I'm trying to prove Pòlya's theorem, but got stuck at the very first step (I was given a plan of the proof)
This step is to proof, that $\phi_a(x) = (1 - a|x|) \cdot I(|x| \leqslant \frac{1}{a})$ is characteristic.
I used Lévy theorem and found, that if $\phi_a$ is characteristic function of $\xi$, then $p_\xi(t) = \frac{a - a\cos(\frac{t}{a})}{\pi t^2}$. Now i need to proof, that $\int_{-\infty}^{\infty} \left [ \cfrac{e^{ixt} \cdot (a - a \cos(\frac{t}{a}))}{\pi t^2} \right ]dt = \phi_a(x)$, or, equally, $\int_{-\infty}^{\infty} \left [ \cfrac{\cos(xt) \cdot (a - a \cos(\frac{t}{a}))}{\pi t^2} \right ]dt = \phi_a(x)$
How to compute the value of this integral or proof the original statement ($\phi_a(x)$ is characteristic) in any other way?

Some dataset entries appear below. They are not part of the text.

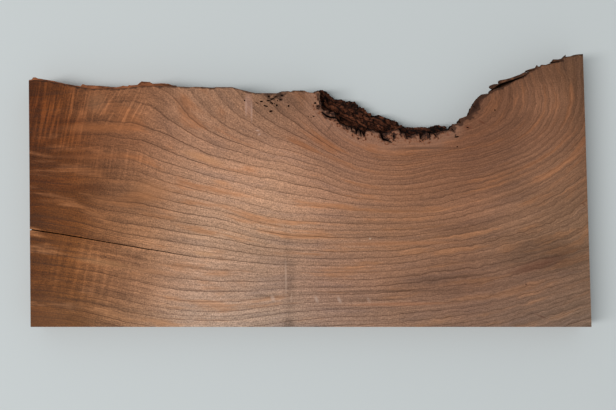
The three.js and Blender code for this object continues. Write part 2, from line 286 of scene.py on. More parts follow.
def roughen(piece, name, kindName, pattern, size, depth, midLevel):
    group = piece.vertex_groups.new(name=name)
    group.add(freeVertices(piece.data, kindName), 1.0, "REPLACE")
    texture = bpy.data.textures.new(name, pattern)
    texture.noise_scale = size
    modifier = piece.modifiers.new(name, "DISPLACE")
    modifier.texture = texture
    modifier.texture_coords = "LOCAL"
    modifier.vertex_group = name
    modifier.strength = depth
    modifier.mid_level = midLevel
    bpy.ops.object.modifier_apply(modifier=name)


def keepInside(mesh):
    low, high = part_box("walnut_blank")
    places = np.clip(readVectors(mesh.vertices, "co"), tuple(low), tuple(high))
    mesh.vertices.foreach_set("co", places.ravel())
    mesh.update()


def writeRings(mesh, s):
    places = readVectors(mesh.vertices, "co")
    depth = (topZ - places[:, 2]) * 1000
    plan = planOf(places)
    plan[:, 1] -= s["lean"] * depth + s["cup"] * depth ** 2
    layer = mesh.attributes.new("ring", "FLOAT", "POINT")
    layer.data.foreach_set("value", ringField(grainLines, s)(plan).astype(np.float32))


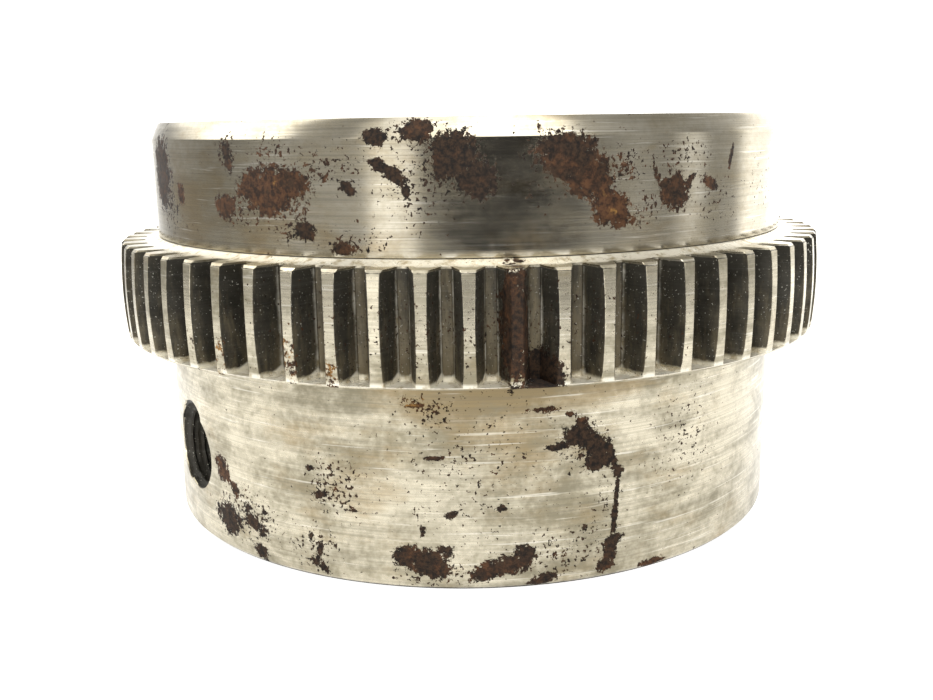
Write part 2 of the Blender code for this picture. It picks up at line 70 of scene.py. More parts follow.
# Outer ring, as in the part
SKIRT_RADIUS = 84.1 * MM
SKIRT_CHAMFER = 1.1 * MM
LIP_CREST_WIDTH = 1.8 * MM
LIP_CREST_OUTSIDE = 0.3 * MM
LIP_TO_TOOTH_ROOT = 0.6 * MM
LIP_CURVE = 1.5  # power by which the lip's outer side steepens as it rises
TOP_LAND_DROP = 0.4 * MM
COUNTERBORE_RADIUS = 74 * MM
COUNTERBORE_DEPTH = 7.8 * MM
UPPER_GROOVE_INNER = 73 * MM
UPPER_GROOVE_OUTER = 79.6 * MM
UPPER_GROOVE_DEPTH = 3 * MM
BASE_BOLT_COUNT = 8
BASE_BOLT_DEPTH = 18 * MM
BASE_THREAD = (3.4 * MM, 4.0 * MM, 1.25 * MM)  # minor radius, major radius, pitch

# Inner ring, as in the part
FLANGE_CHAMFER_HEIGHT = 4.1 * MM
FLANGE_CHAMFER_INSET = 1.8 * MM
FLANGE_LOWER_CHAMFER = 0.12 * MM
BORE_RADIUS = 48 * MM
BORE_CHAMFER = 1.5 * MM
INNER_RING_CHAMFER = 1 * MM
SEAM_GAP = 0.15 * MM
FLANGE_BOLT_COUNT = 8
FLANGE_BOLT_CIRCLE = 70 * MM
FLANGE_BOLT_DEPTH = 20 * MM
FLANGE_THREAD = (4.25 * MM, 5.0 * MM, 1.5 * MM)

# Ball row, as in the part
BALL_RADIUS = 8 * MM
BALL_COUNT = 22
BALL_CIRCLE_RADIUS = 68 * MM
HALF_RING_GAP = 2 * MM
RACEWAY_RADIUS = 8.4 * MM
CAGE_THICKNESS = 2.8 * MM
POCKET_RADIUS = 8.3 * MM

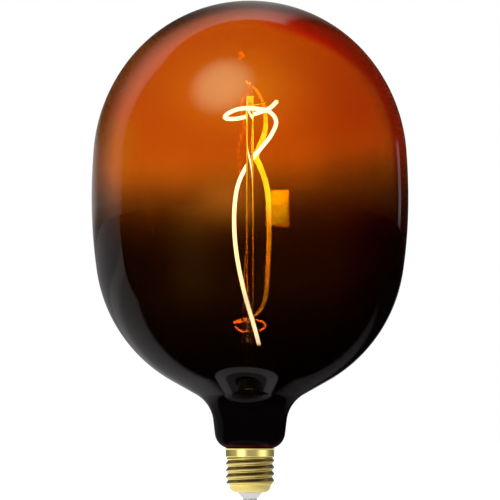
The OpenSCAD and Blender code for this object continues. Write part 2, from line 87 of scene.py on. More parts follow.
class Tree:
    """A node tree, with its material if it has one, and the one way to add a node to it."""

    def __init__(self, tree, material=None):
        self.tree, self.material = tree, material

    def add(self, kind, settings=None, values=None, out=0):
        """Adds a node: its settings come first, then the values or links of its sockets."""
        node = self.tree.nodes.new(kind)
        for name, value in (settings or {}).items():
            setattr(node, name, value)
        for name, value in (values or {}).items():
            socket = node.inputs[name]
            if isinstance(value, Link):
                self.tree.links.new(value.socket, socket)
            else:
                socket.default_value = (*value, 1) if socket.type == "RGBA" else value
        return Link(self, node.outputs[out]) if len(node.outputs) else None

    def sum(self, operation, *values):
        return self.add("ShaderNodeMath", {"operation": operation}, dict(enumerate(values)))

    def most(self, a, b):
        return self.sum("MAXIMUM", a, b)

    def ease(self, value, low, high, start=0, end=1, kind="SMOOTHSTEP"):
        """Goes smoothly from start at low to end at high."""
        return self.add("ShaderNodeMapRange", {"interpolation_type": kind}, {
            "Value": value, "From Min": low, "From Max": high, "To Min": start, "To Max": end})

    def fall(self, value, low, high):
        """Goes smoothly from 1 at low to 0 at high."""
        return self.ease(value, low, high, 1, 0)

    def between(self, value, low, full, fading, high):
        """Rises from 0 at low to 1 at full, and falls from 1 at fading to 0 at high."""
        return self.ease(value, low, full) * self.fall(value, fading, high)

    def spot(self, x, z, at_x, at_z, wide, high):
        """A soft oval spot on the X Z plane, 1 in its middle."""
        far = (x - at_x) ** 2 / wide ** 2 + (z - at_z) ** 2 / high ** 2
        return self.sum("EXPONENT", far * -1)

    def apart(self, vector):
        """The X, Y and Z of a vector."""
        x = self.add("ShaderNodeSeparateXYZ", {}, {0: vector})
        return x, x.other("Y"), x.other("Z")

    def millimetres(self, where):
        """The X, Y and Z of a place, in millimetres."""
        return [axis / MM for axis in self.apart(where)]

    def mix(self, share, a, b, blend="MIX"):
        return self.add("ShaderNodeMix", {"data_type": "RGBA", "blend_type": blend},
                        {0: share, 6: a, 7: b}, out=2)

    def noise(self, where, scale, detail=2, roughness=0.5):
        return self.add("ShaderNodeTexNoise", {}, {
            "Vector": where, "Scale": scale, "Detail": detail, "Roughness": roughness})

    def stretched(self, where, scale):
        return self.add("ShaderNodeVectorMath", {"operation": "MULTIPLY"}, {0: where, 1: scale})

    def bump(self, height, distance):
        return self.add("ShaderNodeBump", {}, {"Distance": distance, "Height": height})

    def facing(self):
        """0 where the surface faces the viewer, 1 at its rim."""
        return self.add("ShaderNodeLayerWeight", {}, {"Blend": 0.5}, out="Facing")

    def ray(self, kind):
        """What kind of ray meets the surface."""
        return self.add("ShaderNodeLightPath", out=kind)

    def mirrored(self):
        """1 for a ray that clear glass mirrors."""
        ray = self.ray("Is Reflection Ray")
        return ray * ray.other("Is Singular Ray")

    def surface(self, shader):
        """Ends a material with its shader, and gives the material back."""
        self.add("ShaderNodeOutputMaterial", {}, {"Surface": shader})
        return self.material


def new_material(name):
    """The tree of an empty material, and its Object coordinates."""
    material = bpy.data.materials.new(name)
    material.use_nodes = True
    material.node_tree.nodes.clear()
    tree = Tree(material.node_tree, material)
    return tree, tree.add("ShaderNodeTexCoord", out="Object")


def principled(tree, values):
    """The finished material of a tree, with one Principled shader."""
    return tree.surface(tree.add("ShaderNodeBsdfPrincipled", {}, values))


# Materials

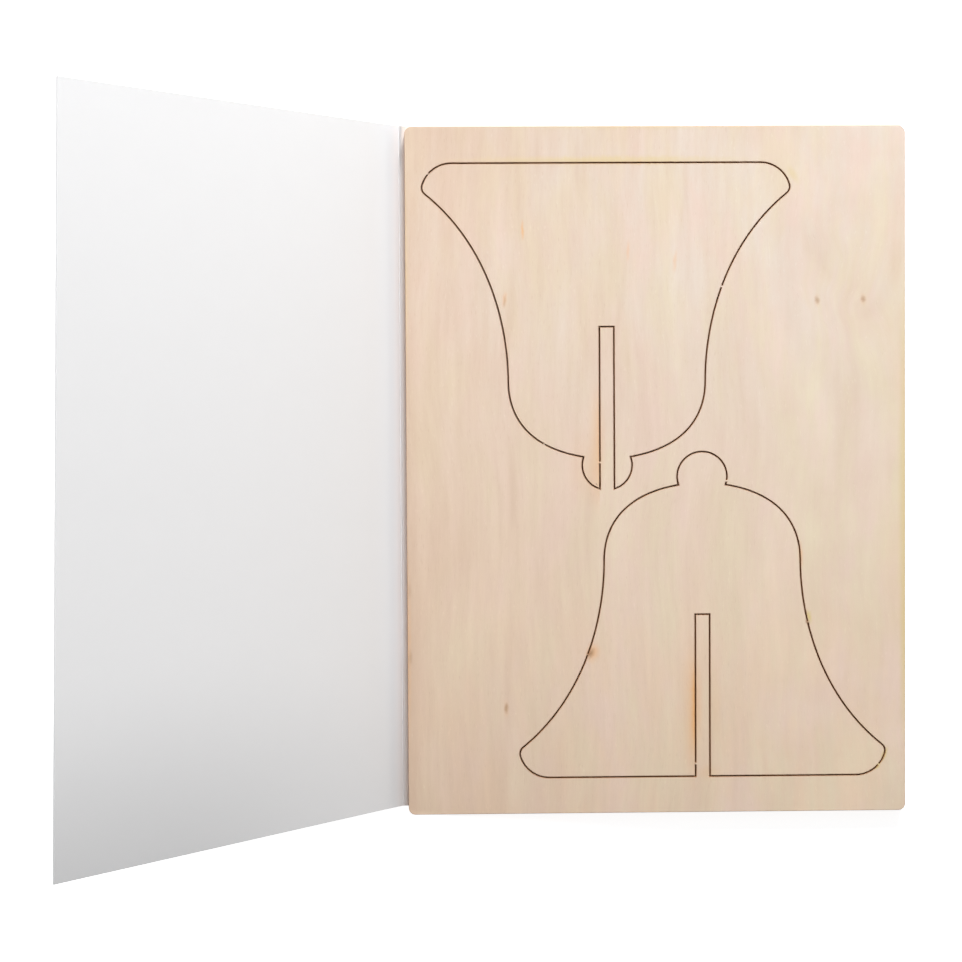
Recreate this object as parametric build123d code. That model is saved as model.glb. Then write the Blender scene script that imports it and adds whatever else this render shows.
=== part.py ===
from build123d import *
import math
import os

# A folded card lies on its back panel, with its cover standing open to the left.
# A sheet of plywood lies on the back panel. Two bell halves are cut out of the
# sheet and still held in it by small uncut bridges. Pressed out, the halves push
# together at their slots and make a bell that stands in the round.
#
# Millimetres. X runs from the fold towards the open edge, Y from the foot of the
# card to its head, and Z up from the surface that the card lies on. The origin is
# the middle of the back panel's underside.

# Bell outline, on the middle of the cut line, up from the middle of the mouth
bell_half_width = 40.12
lip_radius = 6.63
lip_end_angle = 16.3
tip_round = 1.83
tip_turn_angle = 51.0
waist_half_width = 21.52
waist_height = 47.44
flare_pull_low = 18.57
flare_pull_high = 11.12
shoulder_rise = 16.56
shoulder_pull_low = 8.07
shoulder_pull_high = 11.81
neck_half_width = 5.16
neck_slope_angle = 9.5
crown_radius = 5.46

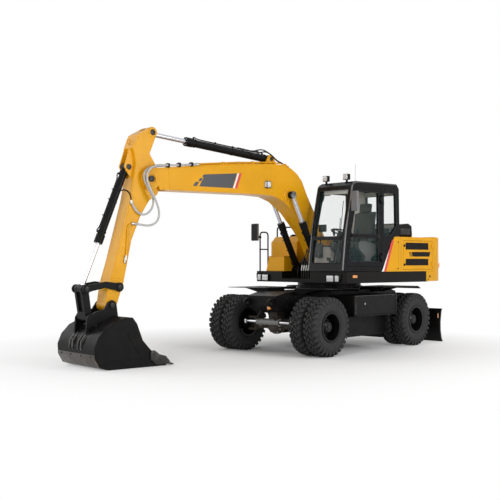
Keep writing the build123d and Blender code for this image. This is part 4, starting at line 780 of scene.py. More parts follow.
# Short hoses, pipes and handles that ride on one body: name, finish, body, radius, points
PIPES = [
    (
        "hump_hose_inner", "hose", "boom", 0.012,
        [(2.15, 0.02, 3.728), (1.98, 0.024, 3.716), (1.88, 0.03, 3.75), (1.77, 0.034, 3.768),
         (1.64, 0.05, 3.73), (1.54, 0.09, 3.64), (1.47, 0.13, 3.56), (1.4, 0.15, 3.528)],
    ),
    (
        "hump_hose_outer", "hose", "boom", 0.012,
        [(2.06, 0.08, 3.655), (1.96, 0.09, 3.66), (1.86, 0.1, 3.7), (1.75, 0.105, 3.725),
         (1.62, 0.11, 3.685), (1.53, 0.125, 3.61), (1.46, 0.15, 3.555), (1.38, 0.178, 3.524)],
    ),
    (
        "barrel_pipe", "hose", "boom", 0.011,
        [(2.36, 0.026, 3.752), (2.28, 0.036, 3.742), (2.15, 0.044, 3.726), (1.98, 0.048, 3.712),
         (1.88, 0.058, 3.722)],
    ),
    (
        "arm_side_pipe", "yellow", "arm", 0.012,
        [(4.7, 0.17, 2.3), (4.77, 0.163, 2.29), (4.795, 0.16, 2.2), (4.8, 0.16, 2.0),
         (4.822, 0.162, 1.775)],
    ),
    (
        "bucket_barrel_pipe", "dark", "arm", 0.011,
        [(4.73, 0.166, 2.69), (4.742, 0.172, 2.76), (4.79, 0.158, 2.83), (4.86, 0.112, 2.852),
         (4.9, 0.056, 2.82)],
    ),
    (
        "door_pull", "seal", "door", 0.009,
        [(0.01, 1.237, 1.9), (0.01, 1.262, 1.925), (0.01, 1.264, 2.0), (0.01, 1.262, 2.075),
         (0.01, 1.237, 2.1)],
    ),
    (
        "grab_handle", "seal", "upper", 0.011,
        [(0.64, 0.41, 2.8), (0.64, 0.455, 2.82), (0.618, 0.46, 2.89), (0.598, 0.455, 2.96),
         (0.598, 0.41, 2.98)],
    ),
]


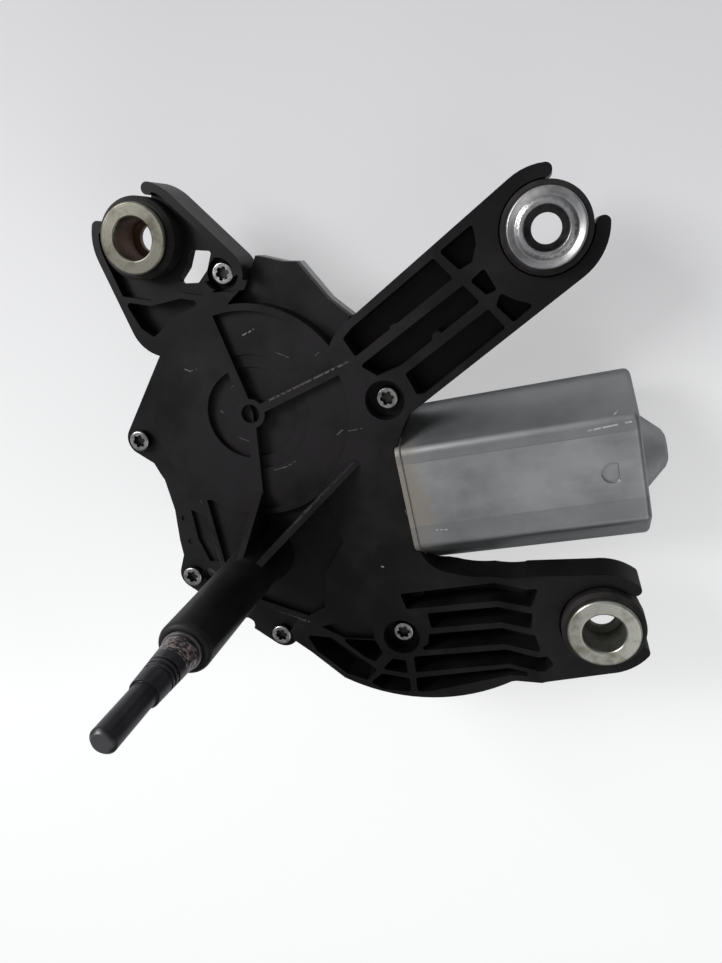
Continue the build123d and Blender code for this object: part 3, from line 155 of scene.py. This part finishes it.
# a noise is given as scale, detail, roughness and stretch, a ramp as two pairs of spot and tone,
# and a relief as the strength and the depth of the bump
class Finish(Wiring):
    def __init__(self, name, **fixed):
        self.material = bpy.data.materials.new(name)
        self.material.use_nodes = True
        super().__init__(self.material.node_tree)
        self.shader = self.tree.nodes['Principled BSDF']
        for socket, value in fixed.items():
            self.shader.inputs[socket.replace('_', ' ')].default_value = value
        self.place = self.node('TexCoord', out='Object')

    def noise(self, scale, detail=2.0, rough=0.5, stretch=None):
        place = self.place
        if stretch:
            place = self.node('Mapping', values={'Vector': place, 'Scale': stretch})
        values = {'Vector': place, 'Scale': scale, 'Detail': detail, 'Roughness': rough}
        return self.node('TexNoise', values=values)

    def ramp(self, value, *stops):
        return self.node('ValToRGB', {'stops': stops}, {'Fac': value})

    def mix(self, share, first, second):
        return self.node('Mix', {'data_type': 'RGBA'}, {0: share, 6: first, 7: second}, out=2)

    def axis(self, name):
        return self.node('SeparateXYZ', values={0: self.place}, out=name)

    # the place on the flat, counted from a spot
    def flatFrom(self, x, y):
        values = {'Vector': self.place, 'Scale': (1, 1, 0), 'Location': (-x, -y, 0)}
        return self.node('Mapping', values=values)

    def distance(self, centre):
        flat = self.flatFrom(centre[0], centre[1])
        return self.node('VectorMath', {'operation': 'LENGTH'}, {0: flat}, out='Value')

    # a mask for a line between two spots on the flat, all in millimetres
    def stroke(self, start, end, width):
        along = Vector((end[0] - start[0], end[1] - start[1], 0)) / perMetre
        flat = self.flatFrom(start[0] / perMetre, start[1] / perMetre)
        reach = along / along.length_squared
        share = self.node('VectorMath', {'operation': 'DOT_PRODUCT'}, {0: flat, 1: reach}, out='Value')
        share = self.node('Clamp', values={'Value': share})
        foot = self.node('VectorMath', {'operation': 'SCALE'}, {0: along, 'Scale': share})
        gap = self.node('VectorMath', {'operation': 'DISTANCE'}, {0: flat, 1: foot}, out='Value')
        return gap < width / perMetre

    def strokes(self, lines):
        marks = self.stroke(*lines[0])
        for line in lines[1:]:
            marks = marks + self.stroke(*line)
        return marks

    def put(self, **parts):
        for socket, value in parts.items():
            self.tree.links.new(value.socket, self.shader.inputs[socket.replace('_', ' ')])
        return self

    def bump(self, height, strength, depth):
        normal = self.node('Bump', values={'Height': height, 'Strength': strength, 'Distance': depth})
        return self.put(Normal=normal)


# black mouldings
mouldingLook = {
    'specular': 0.22,
    'mottle': (70, 4, 0.6),
    'smudge': (19, 3, 0.55),
    'mottleShare': 0.5,
    'tones': ((0.38, 0), (0.62, 1)),
    'sheen': (26, 5, 0.65),
    'rough': {'least': 0.24, 'sheen': 0.24, 'smudge': 0.14},
    'grain': (2600, 2),
    'relief': (0.16, 0.00012),
}
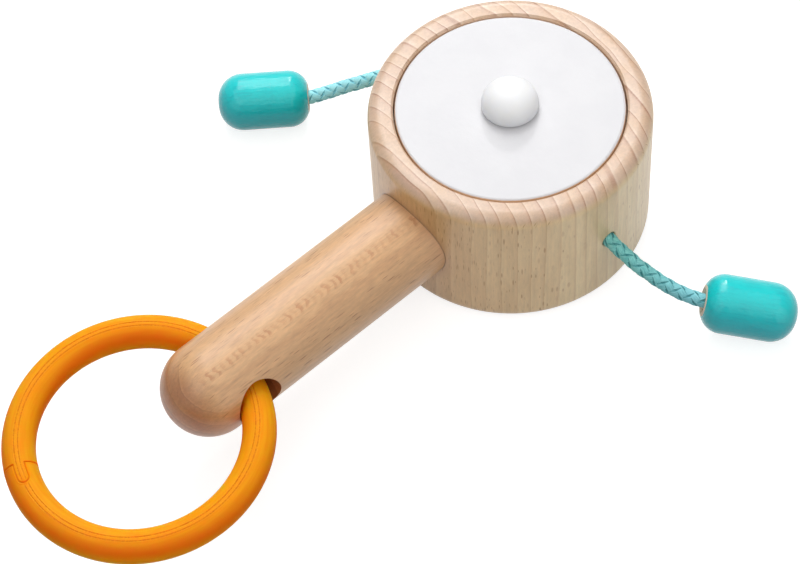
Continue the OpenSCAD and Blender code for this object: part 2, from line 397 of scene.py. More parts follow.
def turned_bead(name, pellet, mouth, turn_deg, tilt_deg):
    """A lacquered bead with its mouth at a place, pointing along its turn and dipping by its tilt."""
    profile = bead_profile()
    around = np.linspace(0, 2 * math.pi, BEAD_SIDES, endpoint=False)
    place = Matrix.Translation(mouth) @ Matrix.Rotation(math.radians(turn_deg), 4, "Z")
    place = place @ Matrix.Rotation(math.radians(tilt_deg), 4, "Y")
    own = []
    for a, r in profile:
        slim = 1 - BEAD_BARREL * ((a / BEAD_LEN - 0.5) * 2) ** 4
        own += [(a, r * slim * math.cos(t), r * slim * math.sin(t)) for t in around]
    faces = grid_faces(len(profile), BEAD_SIDES)
    bore_end = len(own)
    closed_end = bore_end + 1
    own += [(BEAD_BORE_DEPTH, 0, 0), (BEAD_LEN, 0, 0)]
    last = (len(profile) - 1) * BEAD_SIDES
    for k in range(BEAD_SIDES):
        after = (k + 1) % BEAD_SIDES
        faces.append((bore_end, after, k))
        faces.append((closed_end, last + k, last + after))
    obj = new_object(name + "_turned", [place @ Vector(p) for p in own], faces)
    store_vectors(obj, "bead_place", np.array(own) / MM)
    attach(obj, pellet)
    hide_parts(name)
    return obj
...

Let us do the case $a=1$. Define for $x\neq 0$, $$I(c):=\int_{-\infty}^{\infty} \cfrac{\cos(xt) }{\pi t^2} \mathrm dt.$$ Then using the expansion of $\cos(a\pm b)$, we have $$ \int_{-\infty}^{+\infty} \left [ \cfrac{\cos(xt) \cdot (1 - \cos t)}{\pi t^2} \right ]\mathrm dt =I(x)-\frac{I(x+1)+I(x-1)}2. $$ Now, to compute $I(x)$, use the substitution $s=xt$ to get that $I(x)$ is $|x|\cdot I(1)$.